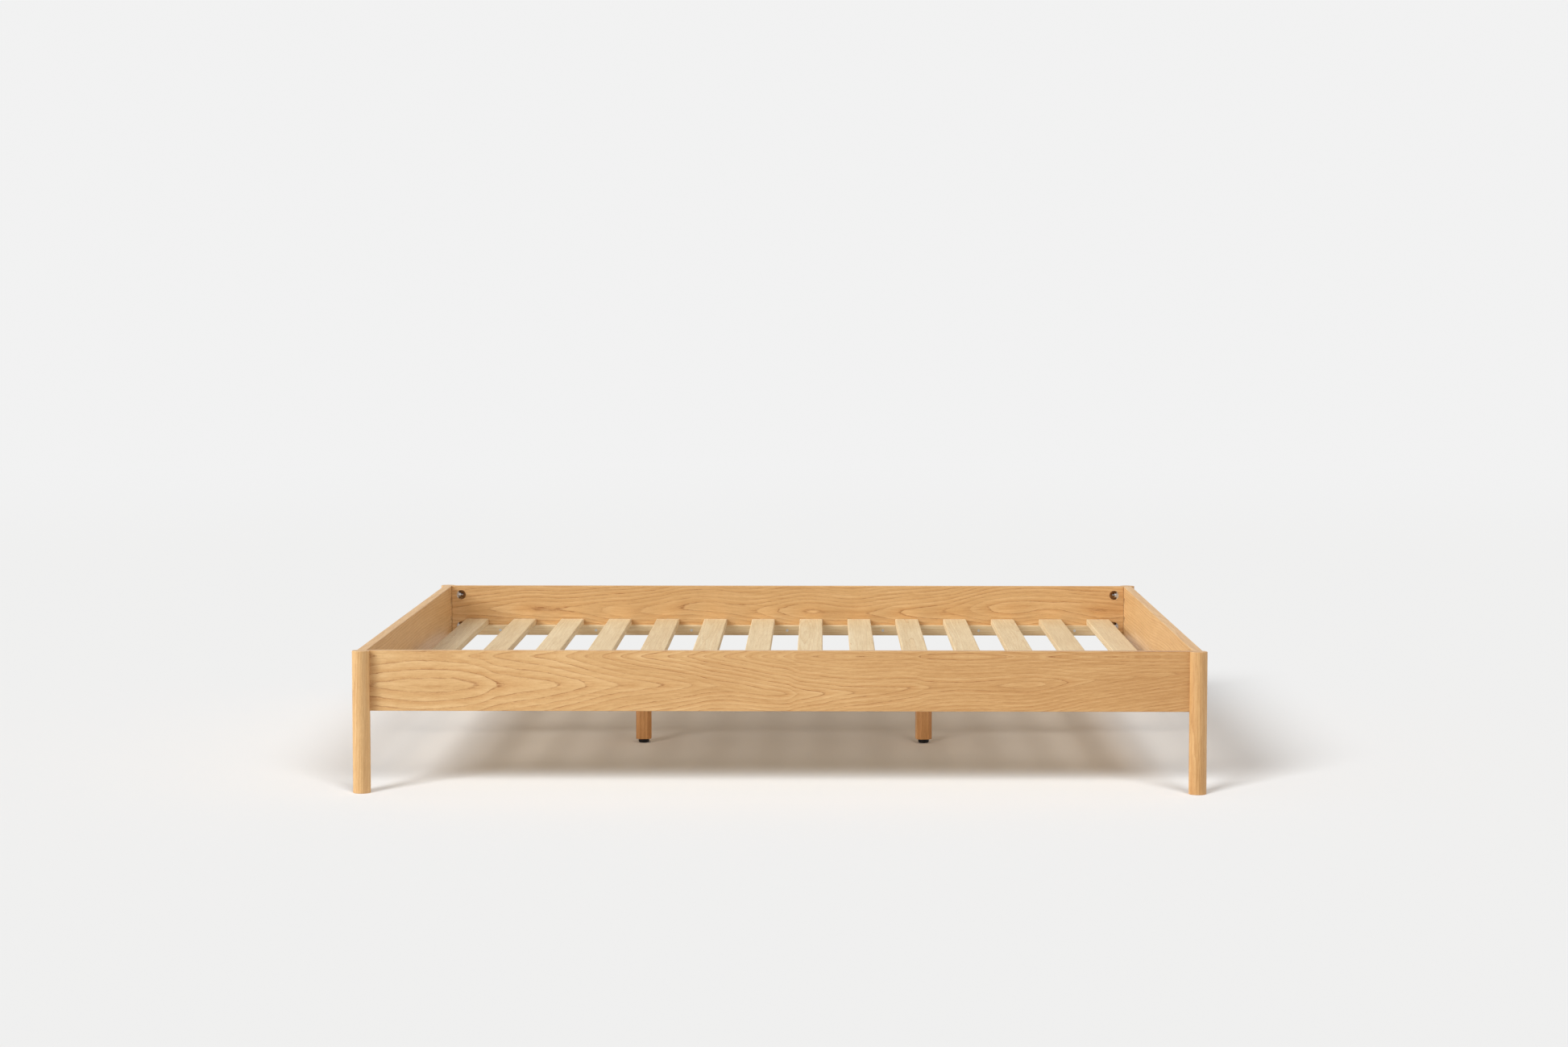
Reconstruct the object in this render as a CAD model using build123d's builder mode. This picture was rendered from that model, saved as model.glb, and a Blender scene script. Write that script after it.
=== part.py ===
"""Wooden king-size bed frame: four round posts, four rails, slatted deck, centre legs.

Millimetres, +Z up. The origin is on the floor under the middle of the bed. +X points to
the foot end, -X to the head end, -Y to the near side and +Y to the far side.
"""
import os

from build123d import *

# Overall size: a 1830 x 2030 mattress sits between the rails.
BED_LENGTH = 2120
BED_WIDTH = 1920
BED_HEIGHT = 355

# Round corner posts, standing straight on the floor and flush with the rails' tops.
POST_RADIUS = 22
POST_EDGE = 1.5
POST_X = BED_LENGTH / 2 - POST_RADIUS
POST_Y = BED_WIDTH / 2 - POST_RADIUS

# Rails. The side rails are set back from the posts' fronts; the end rails are centred on them.
RAIL_HEIGHT = 150
RAIL_THICKNESS = 24
RAIL_EDGE = 1.2
RAIL_BOTTOM = BED_HEIGHT - RAIL_HEIGHT
SIDE_SETBACK = 19
SIDE_OUTER_Y = BED_WIDTH / 2 - SIDE_SETBACK
SIDE_INNER_Y = SIDE_OUTER_Y - RAIL_THICKNESS
SIDE_MID_Y = SIDE_OUTER_Y - RAIL_THICKNESS / 2
END_INNER_X = POST_X - RAIL_THICKNESS / 2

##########

## Exercise task
Read the data above and pull out each line that holds the string "from".

## Output below
Reconstruct the object in this render as a CAD model using build123d's builder mode. This picture was rendered from that model, saved as model.glb, and a Blender scene script. Write that script after it.
from build123d import *
# Rails. The side rails are set back from the posts' fronts; the end rails are centred on them.